RAMMSTEIN INCENDIÓ EL BICENTENARIO CON APLASTANTE SHOW:
El grupo alemán no dejó dudas en su debut en Santiago: 20 mil personas presenciaron uno de los actos más completos que pasaron por la cartelera esta temporada.
Un Panzer germano demoledor e implacable fue el que se plantó en el escenario del Estadio Bicentenario de La Florida la noche del jueves: Rammstein hizo su estreno en suelo chileno con un espectáculo que funcionó como relojito. La contundencia y potencia de su autodenominado “tanz metal” (danza metal, metal bailable) hicieron que los 90 minutos se hicieran suficientes para sacar aullidos y aplausos genuinos, sin necesidad de proferir alabanzas zalameras al público ni enfundarse en la bandera del país de turno.
Más bien, el sexteto enrostró de partida su propio estandarte: una enorme bandera alemana sirvió de telón cubriendo el escenario, segundos antes de caer con una explosión y dar comienzo al ritual con “Rammlied”, extraída de su último disco “Liebe ist für alle da”. Sonido a tope, preciso, fuerte, y una presencia escénica a prueba de incrédulos se confabulaban para producir ese efecto hipnótico que tiene la banda, que hasta al más reticente lo deja “pegado” y hasta con ganas de saltar. Su fórmula parece sencilla y directa, pero tan bien resuelta y llevada a cabo, que se vuelve un producto de primera.

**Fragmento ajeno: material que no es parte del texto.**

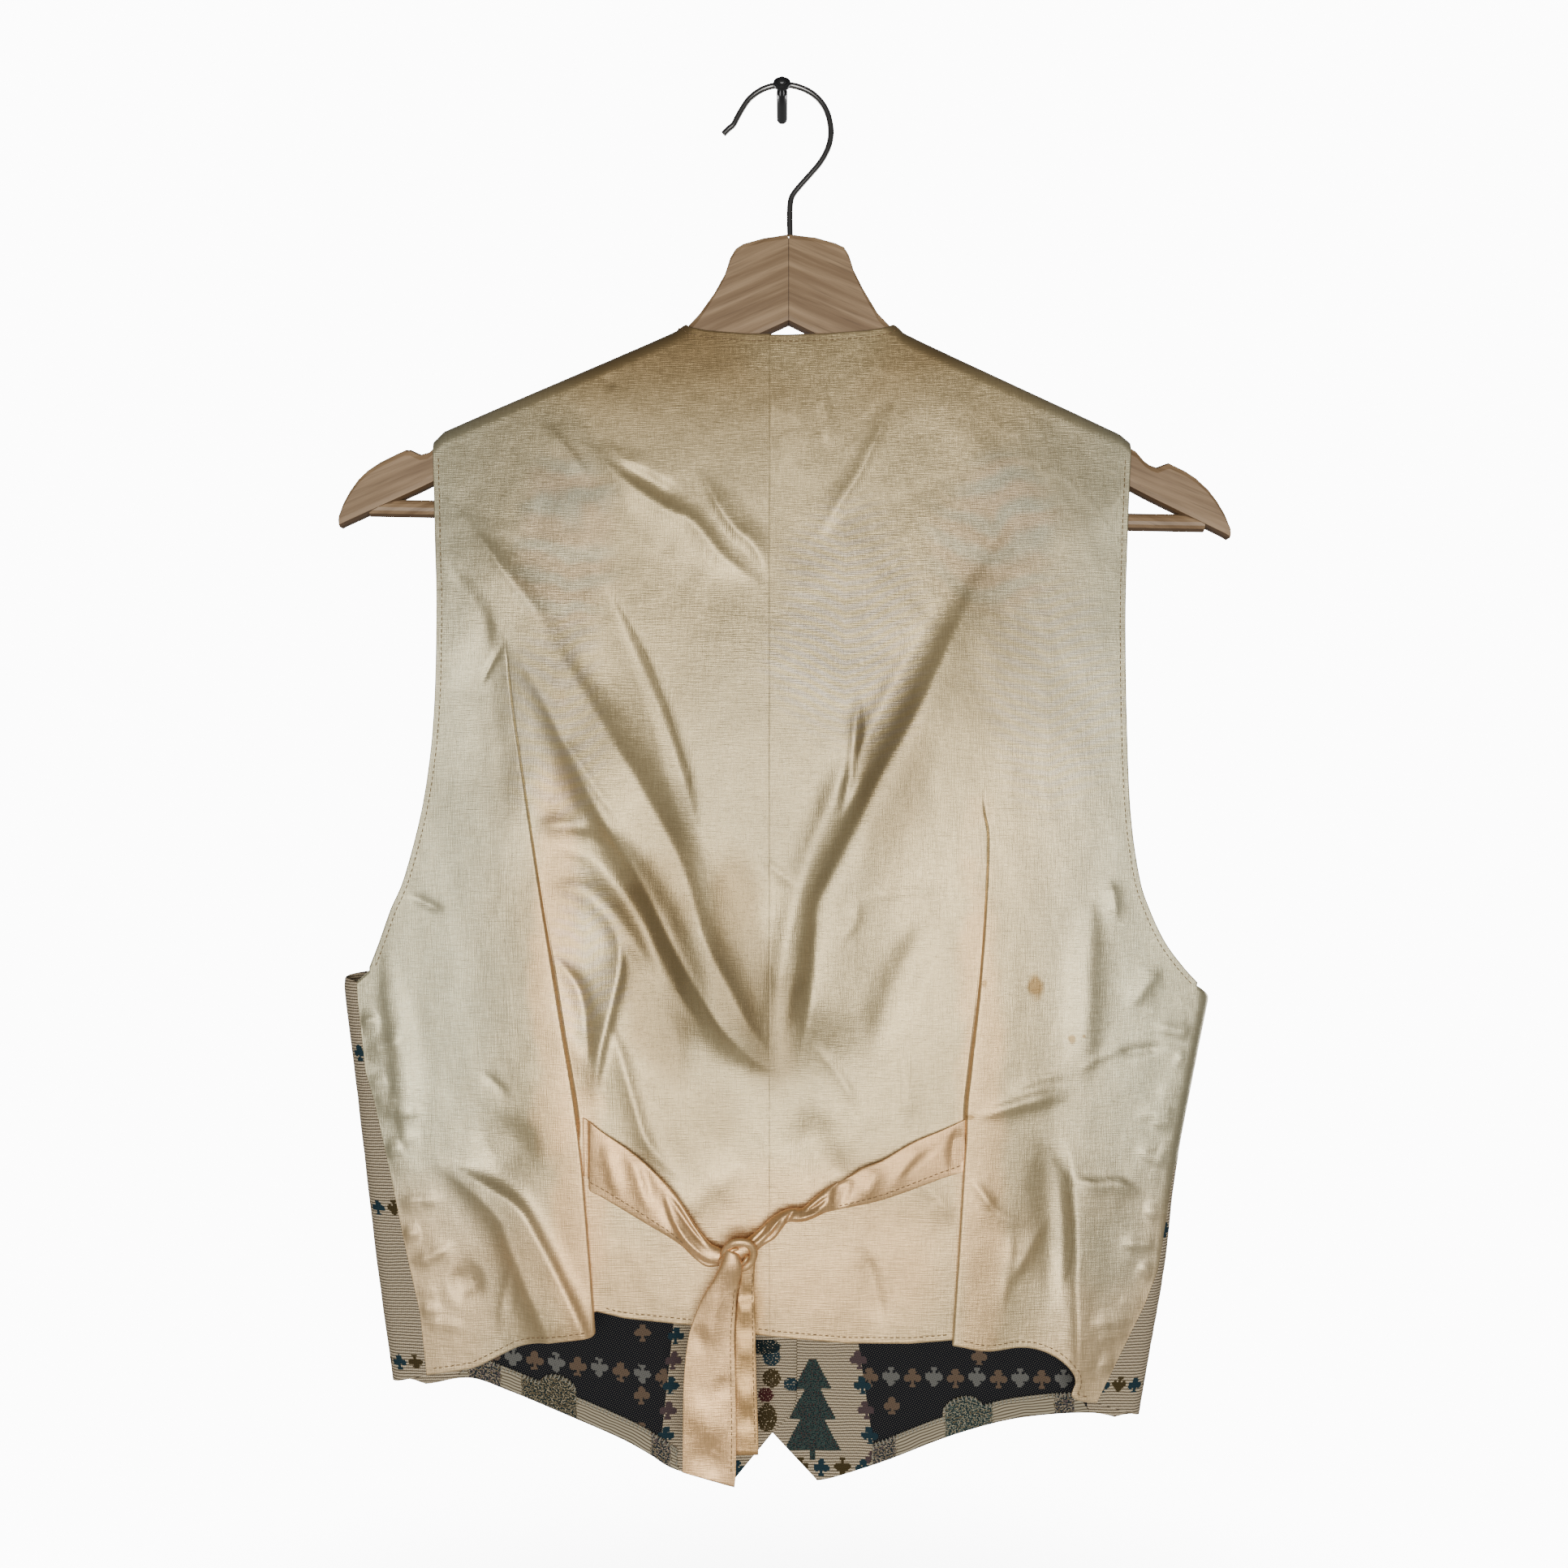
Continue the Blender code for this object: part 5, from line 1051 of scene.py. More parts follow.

Poco tarda en aparecer uno de los elementos esenciales de su puesta en escena: el fuego. Está claro que no son los únicos ni los primeros (Kiss tiraba fuego en las giras de los ’70), pero en su ejecución marcan la diferencia: premunidos de lanzallamas y otros aparatos, el fuego toma otra dimensión en su sentido estético y teatral. Aparte de darle espectacularidad a las canciones, producen escenas como el vocalista Till Lindemann prendiendo sin asco a un miembro del staff disfrazado de fan supuestamente subido al escenario, que después corre a lo largo del mismo arrastrando sus llamas (otro guiño 2.0 a los precursores del shock rock: Alice Cooper "mataba" gente en el escenario hace décadas). O como el baterista y el cantante “orinando” pirotecnia con una manguera usada a modo de sucedáneo fálico.
Lindemann es el guaripola de la función, un frontman único que con su voz grave recita las letras en alemán e imprime el característico toque de ironía y retorcido sentido del humor de la banda. Es así como su atuendo de cocinero afilando un cuchillo para cocinar al tecladista en una olla gigante (otra escena que remite a Alice Cooper) queda perfectamente dentro del contexto del show y se gana la ovación de las 20 mil personas que presencian el acto.
Un público variopinto compuesto desde chicas semi-góticas que van a bailar al Bal Le Duc hasta chascones con poleras death metal, pasando por el tipo que se vino de la oficina con terno, pero salta enajenado con los temas más célebres de los berlineses, como “Pussy”, “Sonne” e “Ich will”. Y sobre todo con “Du hast”, su gran hit, el cual fue cantado a grito pelado por todos los presentes y generando la reverencia de Lindemann, en uno de los pocos gestos de interacción del cantante. Que por escasos, valen más. Lo mismo cuando termina la primera parte antes del bis y se despide con un “gracias, Santiago”.
Las palabras en español vuelven al final con “Te quiero puta”, ese bizarro single del 2005 mezcla de ranchera con metal industrial, con una serie de barbaridades proferidas en nuestra lengua. Así se acabó la función. Rammstein se ubicó alto en la escala de los mejores shows de la temporada: por despliegue escénico, sonido, recursos y preocupación por no dejar nada al azar.